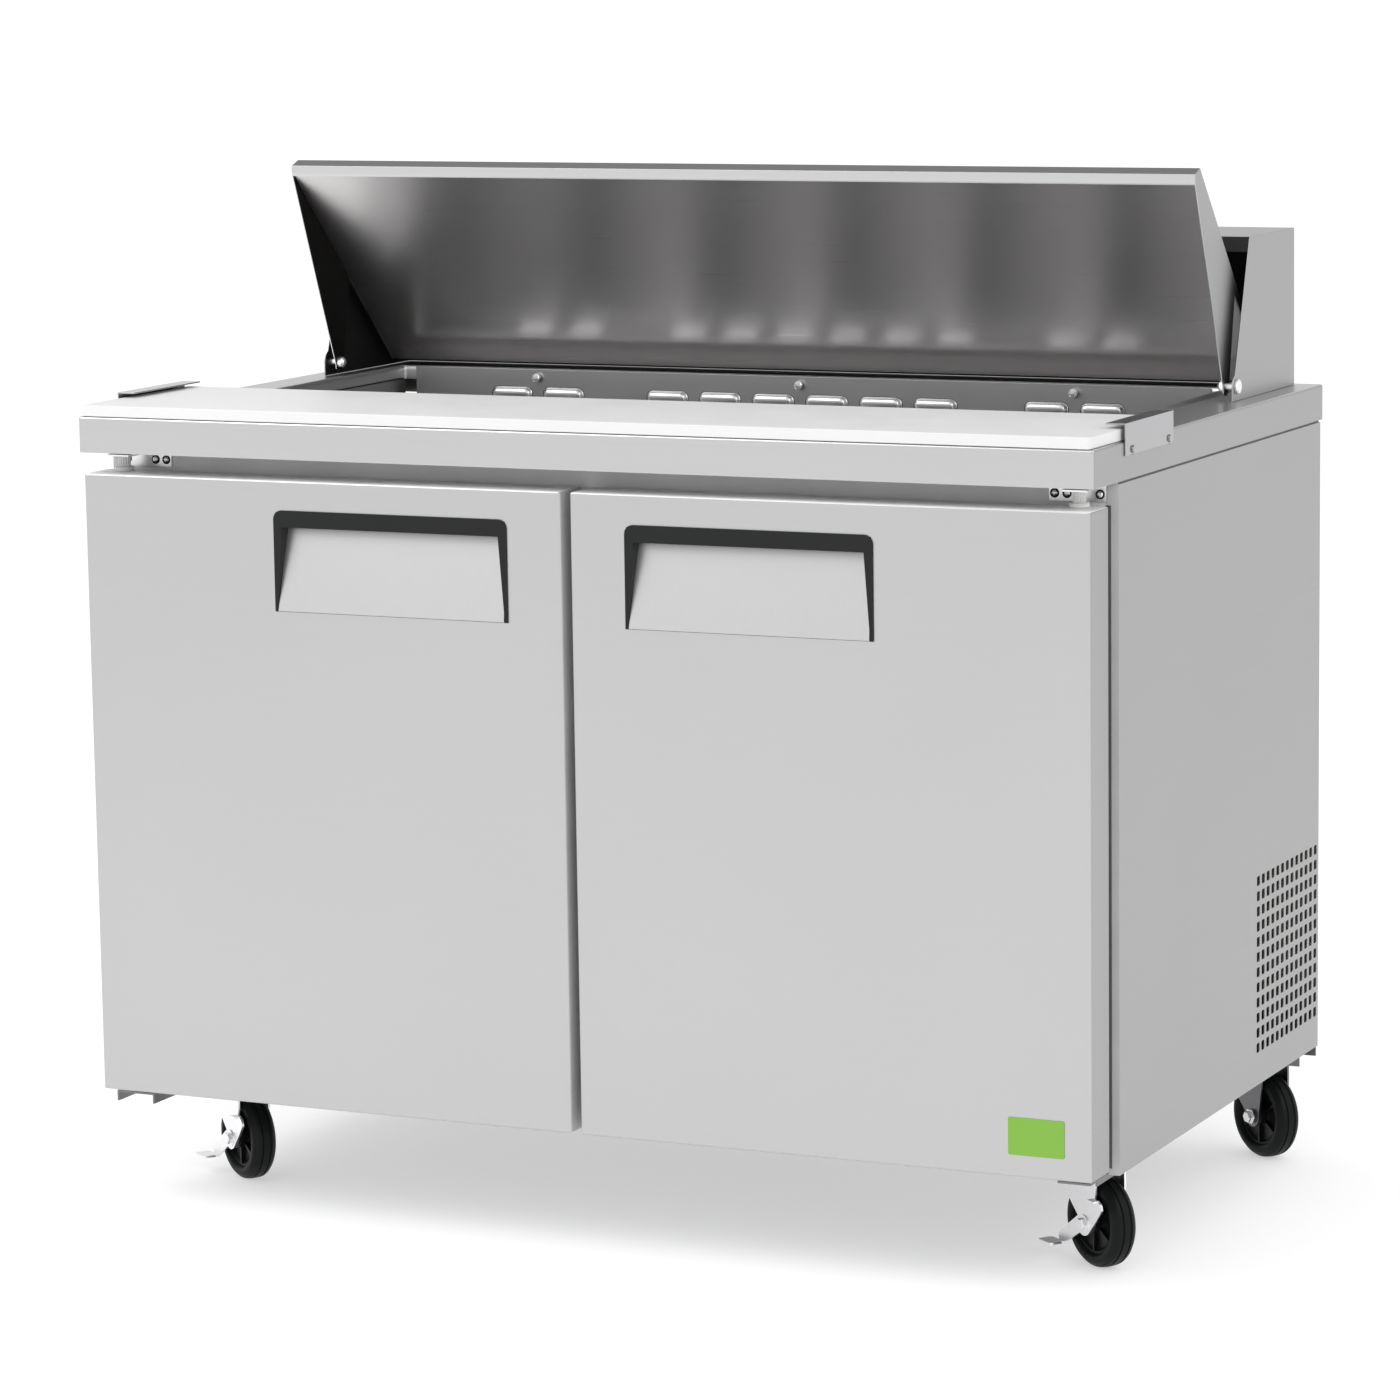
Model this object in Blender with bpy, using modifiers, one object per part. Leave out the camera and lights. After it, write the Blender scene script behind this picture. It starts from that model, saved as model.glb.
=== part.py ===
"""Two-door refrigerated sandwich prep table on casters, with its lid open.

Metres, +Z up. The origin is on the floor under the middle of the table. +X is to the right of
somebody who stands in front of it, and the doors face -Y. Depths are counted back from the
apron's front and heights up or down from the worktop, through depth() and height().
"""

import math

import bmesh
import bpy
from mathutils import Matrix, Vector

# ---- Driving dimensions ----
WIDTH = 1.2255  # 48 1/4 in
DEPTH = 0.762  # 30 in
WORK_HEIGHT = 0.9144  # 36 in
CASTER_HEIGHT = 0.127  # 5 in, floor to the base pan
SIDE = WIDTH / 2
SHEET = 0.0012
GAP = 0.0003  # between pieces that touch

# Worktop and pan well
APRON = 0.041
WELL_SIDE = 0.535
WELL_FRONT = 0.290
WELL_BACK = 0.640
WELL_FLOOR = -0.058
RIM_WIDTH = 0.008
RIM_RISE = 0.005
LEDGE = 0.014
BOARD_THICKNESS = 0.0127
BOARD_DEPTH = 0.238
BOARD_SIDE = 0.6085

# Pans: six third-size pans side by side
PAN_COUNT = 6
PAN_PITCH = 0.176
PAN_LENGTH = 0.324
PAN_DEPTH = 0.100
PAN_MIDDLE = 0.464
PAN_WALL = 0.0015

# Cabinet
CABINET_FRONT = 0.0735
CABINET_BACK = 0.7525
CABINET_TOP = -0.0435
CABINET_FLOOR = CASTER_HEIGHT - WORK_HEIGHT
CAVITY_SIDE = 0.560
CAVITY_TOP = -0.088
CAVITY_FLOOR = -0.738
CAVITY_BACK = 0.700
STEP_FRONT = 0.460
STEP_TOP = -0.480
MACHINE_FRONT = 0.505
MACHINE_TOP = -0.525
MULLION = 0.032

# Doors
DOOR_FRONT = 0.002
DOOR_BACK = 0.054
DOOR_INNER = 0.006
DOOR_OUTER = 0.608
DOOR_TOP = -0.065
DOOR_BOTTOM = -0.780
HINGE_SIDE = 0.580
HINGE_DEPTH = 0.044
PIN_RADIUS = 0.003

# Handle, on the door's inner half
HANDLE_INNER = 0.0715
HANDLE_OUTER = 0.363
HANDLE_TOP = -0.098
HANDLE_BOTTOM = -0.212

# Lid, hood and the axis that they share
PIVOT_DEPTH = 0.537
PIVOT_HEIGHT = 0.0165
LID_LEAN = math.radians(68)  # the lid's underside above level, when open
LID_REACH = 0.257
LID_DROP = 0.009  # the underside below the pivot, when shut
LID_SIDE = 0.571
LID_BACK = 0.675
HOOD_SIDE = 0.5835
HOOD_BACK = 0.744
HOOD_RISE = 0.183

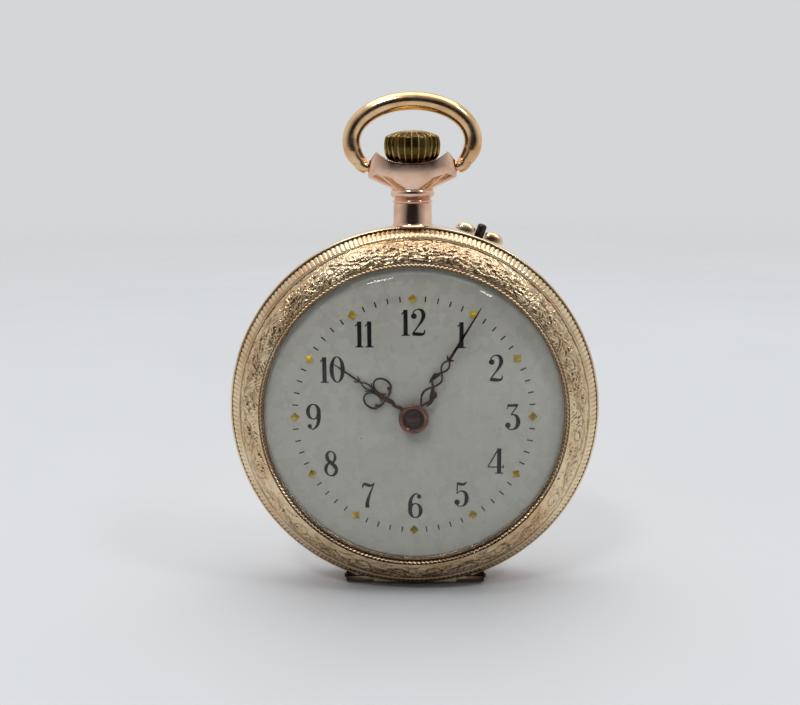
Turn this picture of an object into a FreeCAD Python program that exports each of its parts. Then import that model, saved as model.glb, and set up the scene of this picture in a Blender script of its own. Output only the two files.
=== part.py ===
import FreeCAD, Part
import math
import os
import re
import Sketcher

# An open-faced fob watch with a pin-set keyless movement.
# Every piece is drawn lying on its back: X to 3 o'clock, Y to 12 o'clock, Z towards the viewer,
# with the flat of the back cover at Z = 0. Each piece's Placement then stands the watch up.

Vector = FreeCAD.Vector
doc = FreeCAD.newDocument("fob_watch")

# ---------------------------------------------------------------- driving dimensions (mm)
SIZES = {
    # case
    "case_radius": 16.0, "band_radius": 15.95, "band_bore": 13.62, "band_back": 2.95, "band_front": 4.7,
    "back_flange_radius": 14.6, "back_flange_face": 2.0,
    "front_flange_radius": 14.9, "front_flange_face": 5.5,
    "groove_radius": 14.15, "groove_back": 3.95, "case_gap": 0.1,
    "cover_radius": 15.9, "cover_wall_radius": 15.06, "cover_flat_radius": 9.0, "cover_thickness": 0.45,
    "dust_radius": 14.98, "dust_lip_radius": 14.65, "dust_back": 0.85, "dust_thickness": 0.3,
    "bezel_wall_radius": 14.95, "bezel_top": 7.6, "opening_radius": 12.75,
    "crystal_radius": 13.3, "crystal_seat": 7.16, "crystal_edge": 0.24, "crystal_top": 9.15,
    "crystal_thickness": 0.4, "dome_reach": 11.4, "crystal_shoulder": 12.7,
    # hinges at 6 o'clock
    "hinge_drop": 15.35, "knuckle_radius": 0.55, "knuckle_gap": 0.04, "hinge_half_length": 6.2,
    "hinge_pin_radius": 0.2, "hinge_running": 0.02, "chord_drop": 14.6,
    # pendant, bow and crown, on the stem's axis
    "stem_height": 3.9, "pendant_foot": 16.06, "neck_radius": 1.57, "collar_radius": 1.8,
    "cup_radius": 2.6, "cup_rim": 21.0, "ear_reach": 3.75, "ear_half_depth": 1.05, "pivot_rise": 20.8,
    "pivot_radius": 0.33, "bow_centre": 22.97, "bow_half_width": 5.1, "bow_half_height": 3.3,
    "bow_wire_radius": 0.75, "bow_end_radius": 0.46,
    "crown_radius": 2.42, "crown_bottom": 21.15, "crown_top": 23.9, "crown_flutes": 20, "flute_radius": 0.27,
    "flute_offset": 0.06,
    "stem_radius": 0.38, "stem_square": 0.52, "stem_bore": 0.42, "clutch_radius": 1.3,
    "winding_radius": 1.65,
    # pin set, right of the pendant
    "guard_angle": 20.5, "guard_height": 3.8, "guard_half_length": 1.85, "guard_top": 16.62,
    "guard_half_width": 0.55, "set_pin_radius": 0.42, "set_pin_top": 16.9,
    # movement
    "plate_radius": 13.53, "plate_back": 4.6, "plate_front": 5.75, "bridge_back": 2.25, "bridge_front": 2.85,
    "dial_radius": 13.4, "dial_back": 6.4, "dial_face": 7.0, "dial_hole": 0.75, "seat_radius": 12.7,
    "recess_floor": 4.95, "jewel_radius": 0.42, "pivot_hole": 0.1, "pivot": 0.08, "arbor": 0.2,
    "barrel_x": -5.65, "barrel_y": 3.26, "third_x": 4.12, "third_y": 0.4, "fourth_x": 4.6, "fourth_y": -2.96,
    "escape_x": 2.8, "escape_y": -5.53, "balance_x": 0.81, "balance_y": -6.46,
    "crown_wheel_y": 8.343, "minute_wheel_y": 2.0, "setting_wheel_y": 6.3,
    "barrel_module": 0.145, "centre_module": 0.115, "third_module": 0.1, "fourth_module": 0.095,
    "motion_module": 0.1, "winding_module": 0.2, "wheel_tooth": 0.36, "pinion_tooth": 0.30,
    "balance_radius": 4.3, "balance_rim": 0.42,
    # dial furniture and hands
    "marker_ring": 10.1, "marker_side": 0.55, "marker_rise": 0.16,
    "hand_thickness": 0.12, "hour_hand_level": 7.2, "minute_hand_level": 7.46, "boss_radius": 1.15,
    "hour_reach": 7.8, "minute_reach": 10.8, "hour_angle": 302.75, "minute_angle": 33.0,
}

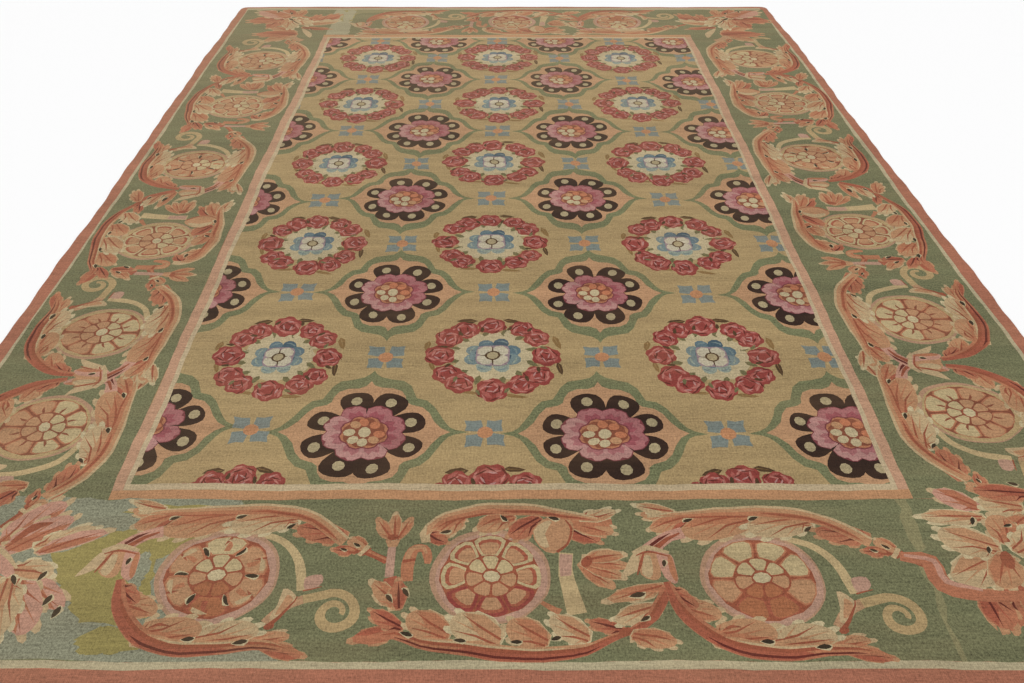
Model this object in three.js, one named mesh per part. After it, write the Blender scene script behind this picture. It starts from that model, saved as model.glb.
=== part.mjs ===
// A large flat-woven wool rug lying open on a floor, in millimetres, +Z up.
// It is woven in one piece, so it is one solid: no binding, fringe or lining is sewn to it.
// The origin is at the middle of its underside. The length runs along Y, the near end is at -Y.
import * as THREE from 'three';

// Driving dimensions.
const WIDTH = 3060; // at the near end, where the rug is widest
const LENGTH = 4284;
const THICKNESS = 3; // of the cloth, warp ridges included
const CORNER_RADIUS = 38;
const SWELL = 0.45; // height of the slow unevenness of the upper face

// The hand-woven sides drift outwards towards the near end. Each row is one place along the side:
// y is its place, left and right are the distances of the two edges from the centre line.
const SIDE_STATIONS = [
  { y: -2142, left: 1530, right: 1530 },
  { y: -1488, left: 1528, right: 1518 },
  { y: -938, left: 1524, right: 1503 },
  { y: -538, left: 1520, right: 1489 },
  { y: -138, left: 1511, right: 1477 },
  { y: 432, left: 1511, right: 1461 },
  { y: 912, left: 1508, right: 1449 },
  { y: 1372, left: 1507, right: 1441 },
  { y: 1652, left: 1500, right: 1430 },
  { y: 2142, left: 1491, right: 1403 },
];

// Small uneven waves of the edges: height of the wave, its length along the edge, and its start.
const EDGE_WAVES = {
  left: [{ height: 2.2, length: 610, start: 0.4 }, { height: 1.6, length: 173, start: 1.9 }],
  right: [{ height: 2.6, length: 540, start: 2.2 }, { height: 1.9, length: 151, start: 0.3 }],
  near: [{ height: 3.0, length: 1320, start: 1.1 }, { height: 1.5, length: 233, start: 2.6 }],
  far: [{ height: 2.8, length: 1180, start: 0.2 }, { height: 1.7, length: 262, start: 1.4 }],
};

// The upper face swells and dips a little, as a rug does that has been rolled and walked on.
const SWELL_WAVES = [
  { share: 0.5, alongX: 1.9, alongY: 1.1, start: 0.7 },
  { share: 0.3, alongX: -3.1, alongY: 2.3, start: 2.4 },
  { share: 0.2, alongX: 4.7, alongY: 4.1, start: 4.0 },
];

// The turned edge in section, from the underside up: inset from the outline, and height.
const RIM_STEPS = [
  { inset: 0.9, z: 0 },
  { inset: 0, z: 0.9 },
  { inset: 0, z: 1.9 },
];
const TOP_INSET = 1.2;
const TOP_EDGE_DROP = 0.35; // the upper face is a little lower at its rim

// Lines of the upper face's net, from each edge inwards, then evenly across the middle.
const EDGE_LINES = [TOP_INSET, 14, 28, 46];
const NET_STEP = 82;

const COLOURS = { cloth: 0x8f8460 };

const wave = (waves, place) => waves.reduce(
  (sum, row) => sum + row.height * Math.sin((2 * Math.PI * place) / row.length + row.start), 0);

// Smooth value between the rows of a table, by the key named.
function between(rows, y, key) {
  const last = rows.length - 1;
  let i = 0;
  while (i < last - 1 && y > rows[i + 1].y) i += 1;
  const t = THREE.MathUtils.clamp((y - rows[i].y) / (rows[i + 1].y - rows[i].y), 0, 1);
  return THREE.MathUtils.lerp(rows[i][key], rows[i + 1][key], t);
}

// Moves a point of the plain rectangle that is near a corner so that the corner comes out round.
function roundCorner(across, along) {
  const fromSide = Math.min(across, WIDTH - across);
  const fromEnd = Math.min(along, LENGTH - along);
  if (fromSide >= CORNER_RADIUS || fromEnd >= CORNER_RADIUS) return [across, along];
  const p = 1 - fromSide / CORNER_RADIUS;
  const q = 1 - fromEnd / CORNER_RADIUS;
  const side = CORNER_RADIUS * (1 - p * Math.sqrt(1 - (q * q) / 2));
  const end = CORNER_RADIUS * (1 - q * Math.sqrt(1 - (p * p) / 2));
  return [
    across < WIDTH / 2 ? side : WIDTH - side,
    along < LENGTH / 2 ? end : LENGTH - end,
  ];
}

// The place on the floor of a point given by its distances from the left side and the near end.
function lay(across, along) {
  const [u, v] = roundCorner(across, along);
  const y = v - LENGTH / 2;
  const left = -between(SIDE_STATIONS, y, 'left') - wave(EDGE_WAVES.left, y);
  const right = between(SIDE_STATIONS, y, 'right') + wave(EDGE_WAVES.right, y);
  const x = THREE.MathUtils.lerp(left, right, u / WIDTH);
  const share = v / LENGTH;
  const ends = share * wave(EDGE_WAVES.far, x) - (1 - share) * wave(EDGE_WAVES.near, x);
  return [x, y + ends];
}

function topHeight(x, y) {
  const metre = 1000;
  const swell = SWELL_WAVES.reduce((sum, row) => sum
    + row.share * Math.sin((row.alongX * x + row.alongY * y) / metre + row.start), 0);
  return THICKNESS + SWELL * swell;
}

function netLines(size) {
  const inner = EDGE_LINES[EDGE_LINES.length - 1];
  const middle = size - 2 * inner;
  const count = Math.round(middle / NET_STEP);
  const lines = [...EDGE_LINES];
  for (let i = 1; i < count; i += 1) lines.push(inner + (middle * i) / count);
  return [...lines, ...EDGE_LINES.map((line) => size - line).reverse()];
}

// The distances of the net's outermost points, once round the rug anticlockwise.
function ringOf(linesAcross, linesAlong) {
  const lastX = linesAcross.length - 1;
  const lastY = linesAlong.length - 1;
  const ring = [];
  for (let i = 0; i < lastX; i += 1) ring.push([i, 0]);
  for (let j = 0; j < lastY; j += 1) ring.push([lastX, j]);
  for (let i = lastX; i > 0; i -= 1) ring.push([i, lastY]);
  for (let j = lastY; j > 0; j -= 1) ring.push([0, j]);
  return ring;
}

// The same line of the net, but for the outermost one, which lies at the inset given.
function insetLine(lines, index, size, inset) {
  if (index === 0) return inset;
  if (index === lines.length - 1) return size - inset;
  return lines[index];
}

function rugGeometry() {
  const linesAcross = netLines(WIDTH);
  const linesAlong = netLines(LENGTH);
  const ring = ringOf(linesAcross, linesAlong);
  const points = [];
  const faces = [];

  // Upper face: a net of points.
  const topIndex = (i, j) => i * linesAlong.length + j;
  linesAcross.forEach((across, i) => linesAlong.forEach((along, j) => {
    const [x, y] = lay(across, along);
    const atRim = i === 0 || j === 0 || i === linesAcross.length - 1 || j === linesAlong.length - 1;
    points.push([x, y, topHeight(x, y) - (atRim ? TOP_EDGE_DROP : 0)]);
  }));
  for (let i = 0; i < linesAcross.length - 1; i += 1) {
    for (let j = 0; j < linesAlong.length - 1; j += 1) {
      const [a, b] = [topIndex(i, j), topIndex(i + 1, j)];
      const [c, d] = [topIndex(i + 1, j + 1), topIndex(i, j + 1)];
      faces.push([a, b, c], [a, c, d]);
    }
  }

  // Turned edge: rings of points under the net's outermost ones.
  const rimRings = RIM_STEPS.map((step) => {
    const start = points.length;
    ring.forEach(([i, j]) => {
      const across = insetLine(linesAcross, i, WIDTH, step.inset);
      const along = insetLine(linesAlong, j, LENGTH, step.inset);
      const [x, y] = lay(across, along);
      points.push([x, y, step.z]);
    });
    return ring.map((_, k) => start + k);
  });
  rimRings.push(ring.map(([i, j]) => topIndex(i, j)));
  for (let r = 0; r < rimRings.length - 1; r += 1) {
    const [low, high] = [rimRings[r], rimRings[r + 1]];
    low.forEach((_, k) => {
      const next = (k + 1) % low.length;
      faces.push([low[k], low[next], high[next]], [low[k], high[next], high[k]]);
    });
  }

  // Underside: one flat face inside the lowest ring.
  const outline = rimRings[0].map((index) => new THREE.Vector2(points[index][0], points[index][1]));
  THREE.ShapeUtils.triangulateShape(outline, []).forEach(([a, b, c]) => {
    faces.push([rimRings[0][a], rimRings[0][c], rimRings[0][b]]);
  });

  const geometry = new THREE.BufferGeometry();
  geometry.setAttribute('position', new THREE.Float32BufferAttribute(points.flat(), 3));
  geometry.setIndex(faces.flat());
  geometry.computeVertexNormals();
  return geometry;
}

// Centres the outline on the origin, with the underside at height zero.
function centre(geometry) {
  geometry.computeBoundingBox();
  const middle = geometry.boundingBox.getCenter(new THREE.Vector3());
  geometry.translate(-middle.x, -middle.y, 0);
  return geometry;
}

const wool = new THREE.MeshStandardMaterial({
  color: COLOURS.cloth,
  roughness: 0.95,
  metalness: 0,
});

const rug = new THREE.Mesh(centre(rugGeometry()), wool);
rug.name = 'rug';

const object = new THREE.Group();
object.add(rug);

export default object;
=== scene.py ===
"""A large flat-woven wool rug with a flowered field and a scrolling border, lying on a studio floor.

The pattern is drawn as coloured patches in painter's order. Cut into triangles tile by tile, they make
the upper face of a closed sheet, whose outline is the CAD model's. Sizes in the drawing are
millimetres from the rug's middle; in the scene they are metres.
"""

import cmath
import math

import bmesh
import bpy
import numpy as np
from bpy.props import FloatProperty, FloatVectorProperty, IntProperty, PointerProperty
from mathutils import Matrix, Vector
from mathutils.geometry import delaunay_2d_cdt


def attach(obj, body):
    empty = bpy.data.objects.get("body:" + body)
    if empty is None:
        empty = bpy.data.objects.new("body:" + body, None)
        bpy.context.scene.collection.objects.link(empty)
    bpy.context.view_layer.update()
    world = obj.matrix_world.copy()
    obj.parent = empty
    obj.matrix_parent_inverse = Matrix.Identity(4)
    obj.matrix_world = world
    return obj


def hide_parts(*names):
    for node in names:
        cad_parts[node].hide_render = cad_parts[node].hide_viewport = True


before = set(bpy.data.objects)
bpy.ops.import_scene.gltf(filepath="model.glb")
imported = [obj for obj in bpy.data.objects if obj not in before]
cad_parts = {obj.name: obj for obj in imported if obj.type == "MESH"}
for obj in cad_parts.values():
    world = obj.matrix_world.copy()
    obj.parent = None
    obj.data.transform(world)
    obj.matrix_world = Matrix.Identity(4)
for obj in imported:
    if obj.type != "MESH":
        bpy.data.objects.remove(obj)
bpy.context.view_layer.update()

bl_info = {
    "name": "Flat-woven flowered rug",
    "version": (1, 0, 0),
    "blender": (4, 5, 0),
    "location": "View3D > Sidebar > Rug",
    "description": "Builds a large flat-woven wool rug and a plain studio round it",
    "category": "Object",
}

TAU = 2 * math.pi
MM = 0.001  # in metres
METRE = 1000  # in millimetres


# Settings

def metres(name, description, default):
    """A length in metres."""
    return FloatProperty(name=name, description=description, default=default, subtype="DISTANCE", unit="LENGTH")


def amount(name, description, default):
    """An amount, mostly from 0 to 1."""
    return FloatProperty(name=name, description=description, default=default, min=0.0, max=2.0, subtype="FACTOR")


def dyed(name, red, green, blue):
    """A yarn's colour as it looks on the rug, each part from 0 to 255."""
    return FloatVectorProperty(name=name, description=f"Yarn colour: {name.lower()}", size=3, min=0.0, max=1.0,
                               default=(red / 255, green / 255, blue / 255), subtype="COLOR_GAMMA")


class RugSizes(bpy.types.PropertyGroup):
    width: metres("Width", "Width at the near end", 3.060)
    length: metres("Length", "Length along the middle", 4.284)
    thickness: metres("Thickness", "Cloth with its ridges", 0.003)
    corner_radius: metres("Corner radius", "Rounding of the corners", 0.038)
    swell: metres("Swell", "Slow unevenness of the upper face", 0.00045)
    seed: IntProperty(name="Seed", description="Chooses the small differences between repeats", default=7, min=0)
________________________
▶ EXERCISE DESCRIPTION: Go through the material above and output exactly the lines from the one containing "const rug = new" through the one containing "from bpy.props import".

▶ ANSWER TO THE TASK:
const rug = new THREE.Mesh(centre(rugGeometry()), wool);
rug.name = 'rug';

const object = new THREE.Group();
object.add(rug);

export default object;
=== scene.py ===
"""A large flat-woven wool rug with a flowered field and a scrolling border, lying on a studio floor.

The pattern is drawn as coloured patches in painter's order. Cut into triangles tile by tile, they make
the upper face of a closed sheet, whose outline is the CAD model's. Sizes in the drawing are
millimetres from the rug's middle; in the scene they are metres.
"""

import cmath
import math

import bmesh
import bpy
import numpy as np
from bpy.props import FloatProperty, FloatVectorProperty, IntProperty, PointerProperty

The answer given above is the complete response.